• WHAT IS NEEDED: Everything from the line containing "from the front" through the line containing "for node in" must be quoted exactly; everything else is left out.

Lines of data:
★ ★ ★ ★ ★

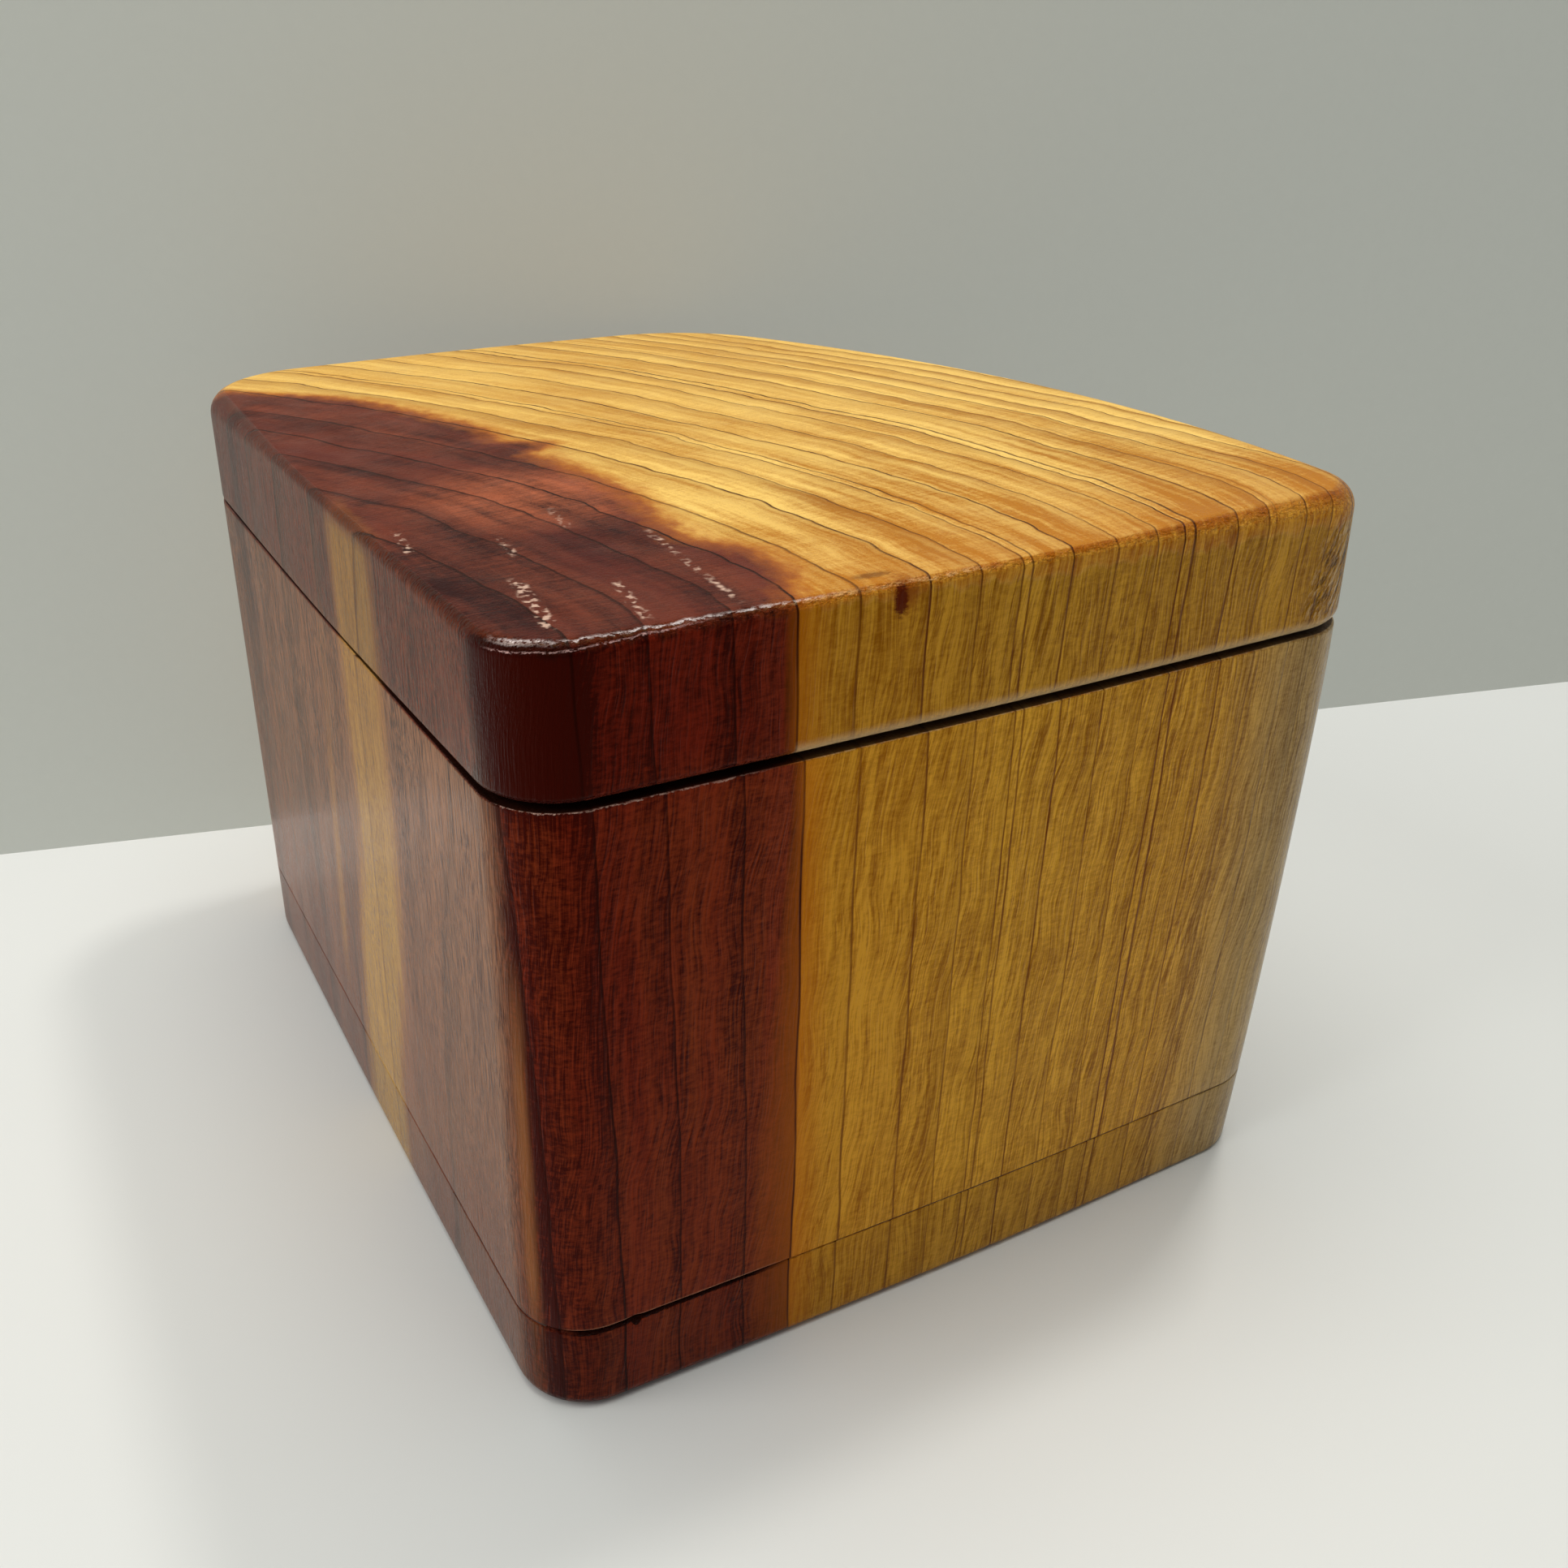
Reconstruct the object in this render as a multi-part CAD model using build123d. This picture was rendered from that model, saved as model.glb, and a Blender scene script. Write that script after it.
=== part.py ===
from build123d import *
import os

# Cedar keepsake box cut from one block of trunk, in millimetres.
# The grain stands upright, so the top and the underside are end grain.
# A thin slice is glued back on as the floor, and a thicker one is the lift-off lid.

# Plan of the block, seen from above, measured to its corners before they are rounded.
# The front and left faces are sawn, and the right-hand side follows the bark in a long bow.
front_length = 115.0
block_depth = 143.5
back_length = 94.2
left_lean = 0.7
front_bow = 0.65
bark_bow = 14.3
back_bow = 1.3
left_bow = 0.4

# Upright corners of the block
front_corner_radius = 9.0
right_corner_radius = 11.5
back_corner_radius = 27.0
left_corner_radius = 18.5

# Slices of the block, from the table up
base_thickness = 12.9
glue_thickness = 0.15
ring_height = 69.35
lid_thickness = 17.6

# Hollow, sawn straight down through the block with a wall left all round
wall_thickness = 11.0
cavity_front_radius = 8.0
cavity_right_radius = 9.0
cavity_back_radius = 18.0
cavity_left_radius = 12.0

# Plug under the lid, which keeps the lid in place on the wall
plug_thickness = 9.0
plug_clearance = 0.45

# Edges eased by hand with sandpaper
lid_top_round = 2.4
lid_rim_round = 1.0
mouth_round = 0.5
ring_foot_round = 0.25
base_top_round = 0.25
base_foot_round = 1.4
plug_foot_round = 1.2

# Corners of the plan, anticlockwise from the one between the left and front faces
front_corner = Vector(0, 0)
right_corner = Vector(front_length, 0)
back_corner = Vector(back_length - left_lean, block_depth)
left_corner = Vector(-left_lean, block_depth)
plan_corners = [front_corner, right_corner, back_corner, left_corner]
side_bows = [front_bow, bark_bow, back_bow, left_bow]
block_radii = [front_corner_radius, right_corner_radius, back_corner_radius, left_corner_radius]
cavity_radii = [cavity_front_radius, cavity_right_radius, cavity_back_radius, cavity_left_radius]
plug_radii = [radius - plug_clearance for radius in cavity_radii]

# Levels of the two glue lines and of the seam between wall and lid
ring_foot = base_thickness + glue_thickness
seam = ring_foot + ring_height
plug_top = seam - glue_thickness
plug_foot = plug_top - plug_thickness
lid_top = seam + lid_thickness


def bowed_side(start, end, bow):
    """An arc from start to end whose middle stands out from the straight line by bow."""
    along = end - start
    outward = Vector(along.Y, -along.X).normalized()
    middle = (start + end) / 2 + outward * bow
    return Edge.make_three_point_arc(start, middle, end)


def rounded_plan(inset, radii):
    """The block's plan drawn in all round by inset, with each upright corner at its own radius."""
    ends = plan_corners[1:] + plan_corners[:1]
    plan = Face(Wire([bowed_side(*span) for span in zip(plan_corners, ends, side_bows)]))
    if inset:
        plan = offset(plan, amount=-inset, kind=Kind.INTERSECTION).face()
    for corner, radius in zip(plan_corners, radii):
        nearest = plan.vertices().sort_by_distance(corner)[0]
        plan = plan.fillet_2d(radius, [nearest])
    return plan


def slice_of(plan, foot, height):
    """The plan stood up as a solid slice from its foot level."""
    return Pos(0, 0, foot) * extrude(plan, amount=height)


def eased_top(solid, radius):
    """The slice with every edge of its upper face rounded."""
    return fillet(solid.faces().sort_by(Axis.Z)[-1].edges(), radius)


def eased_foot(solid, radius):
    """The slice with the outer edge of its lower face rounded."""
    return fillet(solid.faces().sort_by(Axis.Z)[0].outer_wire().edges(), radius)


block_plan = rounded_plan(0, block_radii)
cavity_plan = rounded_plan(wall_thickness, cavity_radii)
plug_plan = rounded_plan(wall_thickness + plug_clearance, plug_radii)
wall_plan = block_plan - cavity_plan


def base_slab():
    """Floor slice, eased at the glue line and where it meets the table."""
    solid = slice_of(block_plan, 0, base_thickness)
    return eased_foot(eased_top(solid, base_top_round), base_foot_round)


def base_glue_line():
    """Film of hardened glue that holds the floor slice under the wall."""
    return slice_of(wall_plan, base_thickness, glue_thickness)


def body_ring():
    """Wall of the box, a closed ring with its mouth eased inside and out."""
    solid = slice_of(wall_plan, ring_foot, ring_height)
    return eased_foot(eased_top(solid, mouth_round), ring_foot_round)


def lid_slab():
    """Lid slice, softly rounded on top and eased where it sits on the wall."""
    solid = slice_of(block_plan, seam, lid_thickness)
    return eased_foot(eased_top(solid, lid_top_round), lid_rim_round)


def plug_glue_line():
    """Film of hardened glue between the lid and its plug."""
    return slice_of(plug_plan, plug_top, glue_thickness)


def lid_plug():
    """Plug sawn from the hollow's waste, which drops inside the wall with the lid."""
    return eased_foot(slice_of(plug_plan, plug_foot, plug_thickness), plug_foot_round)


# The origin is under the middle of the block, on the table
centre = block_plan.bounding_box().center()
to_origin = Pos(-centre.X, -centre.Y, 0)
os.makedirs("parts", exist_ok=True)
for make in [base_slab, base_glue_line, body_ring, lid_slab, plug_glue_line, lid_plug]:
    piece = to_origin * make()
    piece.label = make.__name__
    export_step(piece, f"parts/{piece.label}.step")

print("block", block_plan.bounding_box().size, "origin from the front corner", centre)
print("cavity", (to_origin * cavity_plan).bounding_box().size, "floor", ring_foot, "seam", seam)
print("plug foot", plug_foot, "top", lid_top)
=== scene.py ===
import math

import bpy
import numpy as np
from mathutils import Matrix, Vector


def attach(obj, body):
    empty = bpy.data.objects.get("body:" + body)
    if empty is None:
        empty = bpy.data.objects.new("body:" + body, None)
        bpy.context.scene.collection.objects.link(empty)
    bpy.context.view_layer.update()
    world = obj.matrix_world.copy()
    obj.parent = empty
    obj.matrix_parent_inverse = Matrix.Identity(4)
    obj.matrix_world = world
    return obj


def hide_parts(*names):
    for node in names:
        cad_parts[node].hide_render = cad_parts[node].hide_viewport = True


# Cedar keepsake box: block of aromatic cedar in three slices, varnished outside and bare inside.
# Sizes are in millimetres and become metres where a mesh, lamp or camera is made.
MM = 0.001

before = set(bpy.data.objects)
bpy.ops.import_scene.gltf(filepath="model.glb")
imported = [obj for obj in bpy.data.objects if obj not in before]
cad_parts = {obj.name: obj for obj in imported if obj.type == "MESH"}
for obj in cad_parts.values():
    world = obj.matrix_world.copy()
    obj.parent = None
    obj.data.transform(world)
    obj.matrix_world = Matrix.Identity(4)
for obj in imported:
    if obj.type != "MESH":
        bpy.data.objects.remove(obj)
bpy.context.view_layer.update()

# Plan of the block, measured from the sharp front corner, as in the CAD
plan_corners = np.array([[0.0, 0.0], [115.0, 0.0], [93.5, 143.5], [-0.7, 143.5]])
side_bows = np.array([0.65, 14.3, 1.3, 0.4])
block_radii = np.array([9.0, 11.5, 27.0, 18.5])
cavity_radii = np.array([8.0, 9.0, 18.0, 12.0])
wall_thickness = 11.0
block_origin = np.array([59.838, 72.075])

# Levels of the slices, from the table up
floor_top = 12.9
wall_foot = 13.05
seam = 82.4
lid_top = 100.0

# Points along each corner and each side of the plan
corner_points = [44, 44, 60, 52]
side_points = [230, 290, 170, 270]


def side_circles():
    """Centre and radius of the arc of each side, from its chord and how far the arc bows out of it."""
    chord = np.roll(plan_corners, -1, axis=0) - plan_corners
    length = np.hypot(chord[:, 0], chord[:, 1])
    outward = np.stack([chord[:, 1], -chord[:, 0]], axis=1) / length[:, None]
    radius = length**2 / (8 * side_bows) + side_bows / 2
    centre = plan_corners + chord / 2 - outward * (radius - side_bows)[:, None]
    return centre, radius


def corner_centres(centre, radius, rounding):
    """Centre of each corner's arc: where the circles of its two sides, drawn in by the rounding, cross near
    that corner."""
    first, second = np.roll(centre, 1, axis=0), centre
    first_radius, second_radius = np.roll(radius, 1) - rounding, radius - rounding
    between = second - first
    gap = np.hypot(between[:, 0], between[:, 1])
    unit = between / gap[:, None]
    along = (gap**2 + first_radius**2 - second_radius**2) / (2 * gap)
    aside = np.sqrt(first_radius**2 - along**2)
    across = np.stack([-unit[:, 1], unit[:, 0]], axis=1) * aside[:, None]
    options = np.stack([first + unit * along[:, None] + across, first + unit * along[:, None] - across])
    distance = np.hypot(*(options - plan_corners).transpose(2, 0, 1))
    return options[distance.argmin(axis=0), np.arange(len(centre))]


def arc(centre, radius, start, end, count):
    """Points of an anticlockwise arc between two directions, with the outward direction at each."""
    first, last = (math.atan2(d[1], d[0]) for d in (start, end))
    angle = first + np.linspace(0, 1, count, endpoint=False) * ((last - first) % (2 * math.pi))
    outward = np.stack([np.cos(angle), np.sin(angle)], axis=1)
    return centre + radius * outward, outward


def plan_path(inset, rounding):
    """The rounded plan drawn in by inset: at each corner an arc about its centre, and then the bowed side."""
    centre, radius = side_circles()
    radius = radius - inset
    turn = corner_centres(centre, radius, rounding)
    spans = []
    for i in range(4):
        before, after = turn[i] - centre[i - 1], turn[i] - centre[i]
        spans.append(arc(turn[i], rounding[i], before, after, corner_points[i]))
        ahead = turn[(i + 1) % 4] - centre[i]
        spans.append(arc(centre[i], radius[i], after, ahead, side_points[i]))
    points, outward = (np.concatenate(parts) for parts in zip(*spans))
    return points, outward


outer, outer_out = plan_path(0.0, block_radii)
inner, inner_out = plan_path(wall_thickness, cavity_radii)
steps = np.hypot(*(np.roll(outer, -1, axis=0) - outer).T)
perimeter = steps.sum()
along = np.concatenate([[0], np.cumsum(steps)[:-1]]) / perimeter

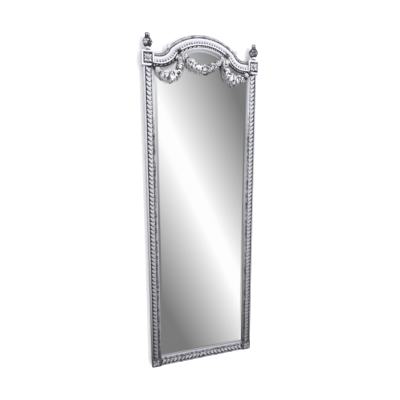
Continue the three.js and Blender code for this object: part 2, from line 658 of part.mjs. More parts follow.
function shoulderStrip(strip, pitch, low, high, startX) {
  const half = stripHalf(strip);
  const middle = strip.start + strip.width / 2;
  const radius = shoulderRadius(middle);
  const sweeps = [middle - half, middle + half].map((width) => {
    const last = mitrePoint(SHOULDER_CENTRE, shoulderRadius(width), width, -2 * JOINT_GAP);
    const end = angleFrom(SHOULDER_CENTRE, last);
    return -Math.PI / 2 - (end > 0 ? end - 2 * Math.PI : end);
  });
  const sweep = Math.min(...sweeps);
  const run = Math.max(startX - SHOULDER_CENTRE[0], 0);
  const length = run + radius * sweep;
  const place = (across, along, up) => {
    const out = shoulderRadius(middle + across * half);
    const y = strip.floor - JOINT_GAP - up;
    if (along <= run) {
      return [startX - along, y, SHOULDER_CENTRE[1] - out];
    }
    const angle = -Math.PI / 2 - (along - run) / radius;
    return [SHOULDER_CENTRE[0] + out * Math.cos(angle), y, SHOULDER_CENTRE[1] + out * Math.sin(angle)];
  };
  return ornamentStrip(place, length, pitch, 0, STRIP_COLUMNS, low, high);
}

// The angle at which a strip of the arch stops, just short of the mitre on both its edges.
function archStripStart(strip) {
  const middle = strip.start + strip.width / 2;
  const edges = [middle - stripHalf(strip), middle + stripHalf(strip)];
  return Math.max(...edges.map((width) => angleFrom(
    ARCH_CENTRE, mitrePoint(ARCH_CENTRE, archRadius(width), width, 2 * JOINT_GAP),
  )));
}

// ------------------------------------------------------------------ carved pieces
// A flower or leaf rosette with its back at Y = 0 and its face towards -Y.
function rosette(radius, height, petals, notch, eye, perPetal = 3) {
  const rows = [
    { size: 1, rise: 0, wave: notch },
    { size: 1, rise: 0.3, wave: notch },
    { size: 0.72, rise: 0.85, wave: notch * 0.7 },
    { size: 0.42, rise: 0.5, wave: notch * 0.3 },
    { size: eye, rise: 0.62, wave: 0 },
    { size: eye * 0.6, rise: 1, wave: 0 },
  ];
  const count = petals * perPetal;
  const rings = rows.map(({ size, rise, wave }) => {
    const ring = [];
    for (let i = 0; i < count; i++) {
      const angle = (i / count) * 2 * Math.PI;
      const lobe = 1 - wave * (0.5 - 0.5 * Math.cos(angle * petals));
      ring.push([
        Math.cos(angle) * radius * size * lobe,
        -height * rise,
        Math.sin(angle) * radius * size * lobe,
      ]);
    }
    return ring;
  });
  return loft(rings, rings[0].map(([x, , z]) => [x, z]));
}

function blockRosette() {
  const seat = -BLOCK_PROUD + BLOCK_SINK - JOINT_GAP;
  return rosette(ROSETTE_RADIUS, ROSETTE_HEIGHT, 8, 0.3, 0.2, 2)
    .translate(BLOCK_CENTRE, seat, BLOCK_TOP - BLOCK_HEIGHT / 2);
}

function footLeaf() {
  const reach = STILE_WIDTH / 2 - FOOT_LEAF_MARGIN;
  return rosette(reach, FOOT_LEAF_HEIGHT, 5, 0.35, 0.16)
    .translate(FRAME_HALF - STILE_WIDTH / 2, -FOOT_BLOCK_PROUD - JOINT_GAP, STILE_WIDTH / 2);
}

function finialStem() {
  const profile = [
    [0, -PEG_LENGTH],
    [PEG_RADIUS, -PEG_LENGTH],
    [PEG_RADIUS, JOINT_GAP],
    [COLLAR_RADIUS * 0.9, JOINT_GAP],
    [COLLAR_RADIUS, COLLAR_HEIGHT * 0.5],
    [COLLAR_RADIUS * 0.85, COLLAR_HEIGHT],
    [NECK_RADIUS * 1.1, COLLAR_HEIGHT * 1.3],
    [NECK_RADIUS, STEM_HEIGHT * 0.65],
    [NECK_RADIUS * 1.2, STEM_HEIGHT],
    [0, STEM_HEIGHT],
  ];
  return turned(profile, 12).translate(BLOCK_CENTRE, 0, BLOCK_TOP);
}

// The carved bud: rows of scales on a round body, closed by a blunt cap.
function finialBud() {
  const rows = [
    [0.46, 0], [0.78, 0.14], [0.96, 0.36], [1, 0.58], [0.88, 0.82], [0.52, 1],
  ].map(([out, up]) => [out * BUD_RADIUS, up * BUD_HEIGHT]);
  const crown = [
    [1, 0.15], [0.98, 0.55], [0.82, 0.88], [0.42, 1],
  ].map(([out, up]) => [out * CAP_RADIUS, BUD_HEIGHT + up * CAP_HEIGHT]);
  const around = BUD_LOBES * 2;
  const rings = [...rows, ...crown].map(([out, up], row) => {
    const ring = [];
    for (let i = 0; i < around; i++) {
      const angle = (i / around) * 2 * Math.PI;
      const lobe = 1 - 0.13 * ((i + row) % 2);
      ring.push([Math.cos(angle) * out * lobe, Math.sin(angle) * out * lobe, up]);
    }
    return ring;
  });
  return loft(rings, rings[0].map(([x, y]) => [x, y]))
    .translate(BLOCK_CENTRE, 0, BLOCK_TOP + STEM_HEIGHT + JOINT_GAP);
}

// Knots: one on each end of the arch's fillet, one under each top block.
const KNOT_TURN = THREE.MathUtils.degToRad(KNOT_ANGLE);
const KNOT_REACH = archRadius(RIBBON_START);
const ARCH_KNOT = [KNOT_REACH * Math.sin(KNOT_TURN), ARCH_CENTRE[1] + KNOT_REACH * Math.cos(KNOT_TURN)];
const CORNER_KNOT = [SIGHT_HALF + CORNER_KNOT_ASIDE, BLOCK_BOTTOM - CORNER_KNOT_DROP];

function archKnot() {
  return rosette(KNOT_RADIUS, KNOT_HEIGHT, 5, 0.25, 0.3)
    .translate(ARCH_KNOT[0], -CREST_PROUD - JOINT_GAP, ARCH_KNOT[1]);
}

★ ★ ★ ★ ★

• FULL RESPONSE:
print("block", block_plan.bounding_box().size, "origin from the front corner", centre)
print("cavity", (to_origin * cavity_plan).bounding_box().size, "floor", ring_foot, "seam", seam)
print("plug foot", plug_foot, "top", lid_top)
=== scene.py ===
import math

import bpy
import numpy as np
from mathutils import Matrix, Vector


def attach(obj, body):
    empty = bpy.data.objects.get("body:" + body)
    if empty is None:
        empty = bpy.data.objects.new("body:" + body, None)
        bpy.context.scene.collection.objects.link(empty)
    bpy.context.view_layer.update()
    world = obj.matrix_world.copy()
    obj.parent = empty
    obj.matrix_parent_inverse = Matrix.Identity(4)
    obj.matrix_world = world
    return obj


def hide_parts(*names):
    for node in names:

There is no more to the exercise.